#### Exercise description
Can you quote, word for word, every line from the first line of the records below through the line containing "setts' centre lines.", and nothing else?

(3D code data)
========
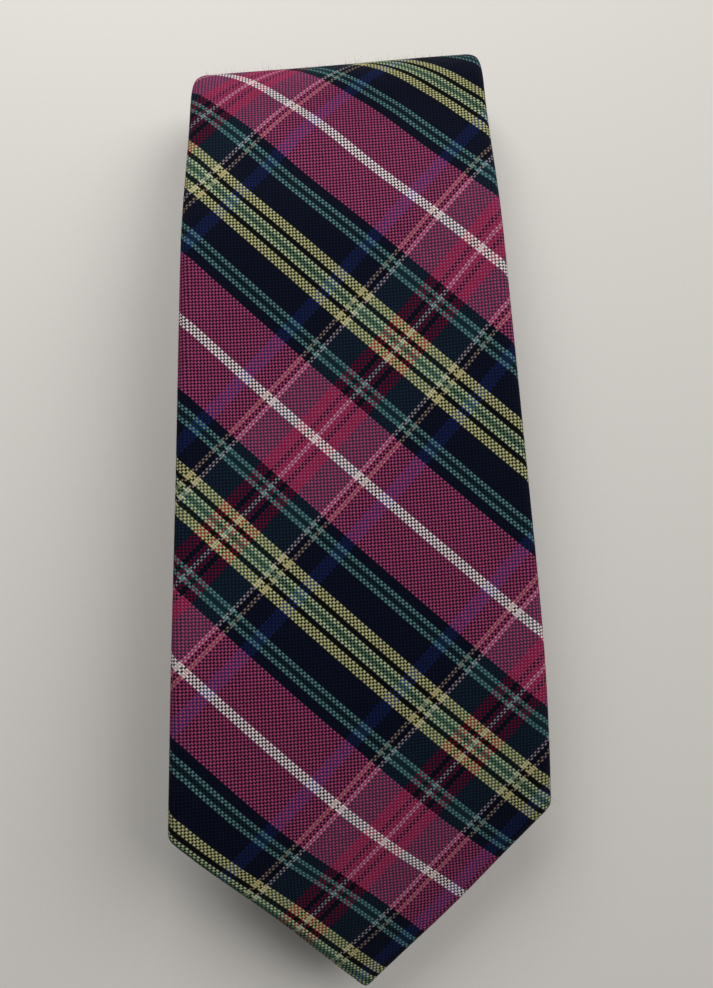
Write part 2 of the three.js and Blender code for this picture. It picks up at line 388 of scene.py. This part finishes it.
def thread_plan(x, s, piece_shift=(0, 0)):
    """Thread numbers at a point of the flat cloth, counted from the two setts' centre lines.

    The blade was cut on the bias and pressed by hand, so its grain wanders by a few millimetres.
    At the first fold it is pulled along the tie by up to 8 mm.
    """
    across = x / BLADE_HALF_WIDTH
    along = np.clip((s - BLADE_HALF_LENGTH) / BLADE_HALF_LENGTH, -1, 1.15)
    shift_x = -0.36 + 0.25 * along + 0.75 * along ** 2 + across * (0.23 * along - 0.16)
    shift_s = 0.95 + 1.85 * along - 2.64 * along ** 2 - across * (0.44 * along + 1.40)
    fold = 8 * smooth((s - 216) / 27) + 2.2 * across * smooth((s - 185) / 40)
    sides = 0.9 + (1.5 - 0.6 * across) * hill(s + 20 * across, 182, 25)
    middle = 1.2 * hill(s, 212, 9) * hill(across, -0.1, 0.6)
    tip = 0.8 * across * hill(s, 50, 20) + 0.6 * hill(s, 30, 12)
    grain_x = x + shift_x
    grain_s = s + shift_s + fold - sides * across ** 2 - middle - tip
    diagonal = THREAD_PITCH * math.sqrt(2)
    warp = WARP_AT_TIP + (grain_x - grain_s) / diagonal + piece_shift[0]
    weft = WEFT_AT_TIP - (grain_x + grain_s) / diagonal + piece_shift[1]
    return np.stack([warp, weft, np.zeros_like(warp)], -1)


FACE_COLUMNS = 19
SIDE_COLUMNS = 8
BACK_COLUMNS = 15


def half_section(s, depth, flap_end, tuck):
    """From the centre line over the face, round the side and back along the flap.

    Gives the place across, the distance out, the place across once the flap is turned level with
    the face, a mark of the points past the side fold, and where that fold is.
    """
    thick = half_thickness(s)[:, None]
    width = half_width(s)[:, None]
    edge = np.minimum(EDGE_ROLL, 0.9 * width)
    depth = np.minimum(depth, 0.6 * np.minimum(thick, edge))
    flat = width - edge
    arc = math.pi / 2 * np.sqrt((edge ** 2 + thick ** 2) / 2)
    face = np.linspace(0, 1, FACE_COLUMNS)[None, :-1]
    side = np.linspace(0.5, -0.5, 2 * SIDE_COLUMNS + 1)[None, :] * math.pi
    back = np.linspace(0, 1, BACK_COLUMNS + 1)[None, 1:] ** 0.85
    back_x = flat + (flap_end[:, None] - flat) * back
    dip = tuck[:, None] * smooth((9 - back_x) / 5)
    turned = 1 - abs(side) / (math.pi / 2)
    x = np.concatenate([flat * face, flat + (edge - depth) * np.cos(side), back_x], 1)
    out = np.concatenate([
        (thick - depth) + 0 * face,
        (thick - depth) * np.sin(side),
        dip - (thick - depth),
    ], 1)
    developed = np.concatenate([flat * face, flat + arc * turned, back_x], 1)
    behind = np.concatenate([0 * face, (side < 0) * 1.0, 1 + 0 * back], 1)
    return x, out, developed, behind * (developed <= flat + arc), flat + arc


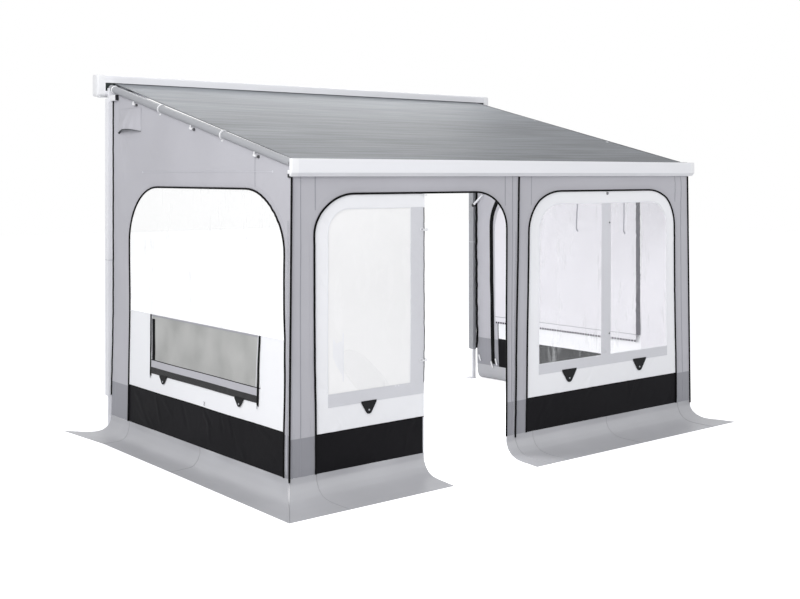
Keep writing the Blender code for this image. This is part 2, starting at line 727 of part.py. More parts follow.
def make_leg_upper(label, swing):
    """The outer tube: round head on the pin, open below, with a clamping collar."""
    half_wide, half_thick = LEG_WIDTH / 2, LEG_THICK / 2
    item = leg_tube(half_wide, half_thick, 0, -LEG_UPPER_LENGTH)
    add(item, rod(half_wide, (0, -half_thick, 0), (0, half_thick, 0)))
    proud = LEG_COLLAR_PROUD
    add(item, cube((-half_wide - proud, -half_thick, -LEG_UPPER_LENGTH),
                   (half_wide + proud, half_thick, -LEG_UPPER_LENGTH + LEG_COLLAR)))
    cut(item, leg_tube(half_wide - LEG_WALL, half_thick - LEG_WALL, -LEG_WIDTH, -LEG_UPPER_LENGTH - OVERRUN))
    cut(item, rod(LEG_PIN_RADIUS + GAP, (0, -LEG_THICK, 0), (0, LEG_THICK, 0)))
    smooth(adopt(item, "leg_upper_" + label, "white_alloy", swing))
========
#### Finished answer
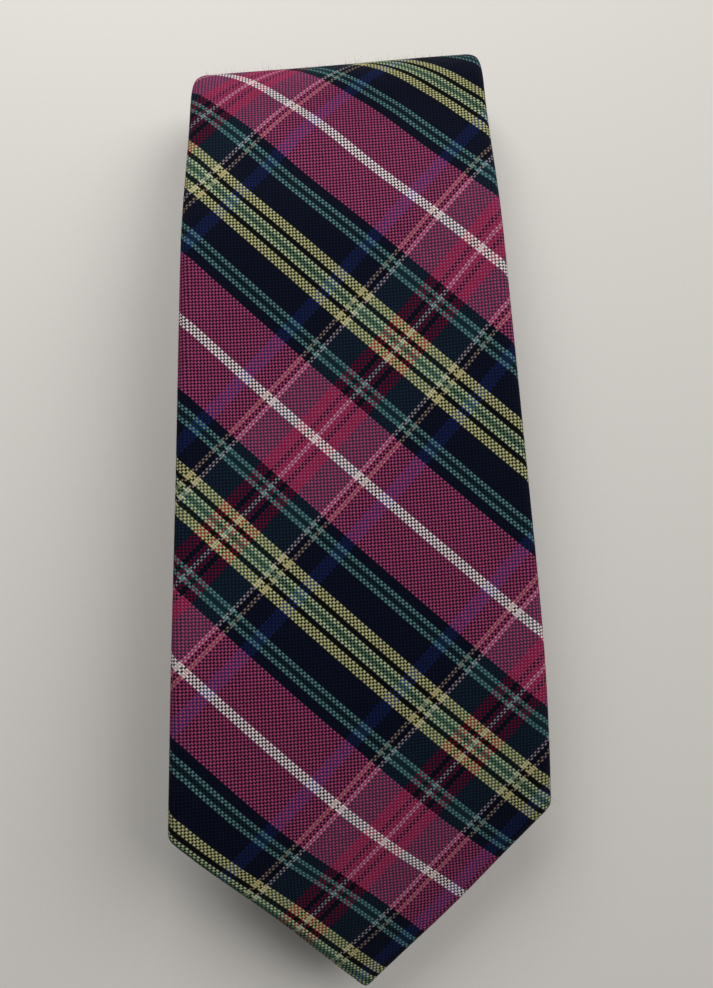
Write part 2 of the three.js and Blender code for this picture. It picks up at line 388 of scene.py. This part finishes it.
def thread_plan(x, s, piece_shift=(0, 0)):
    """Thread numbers at a point of the flat cloth, counted from the two setts' centre lines.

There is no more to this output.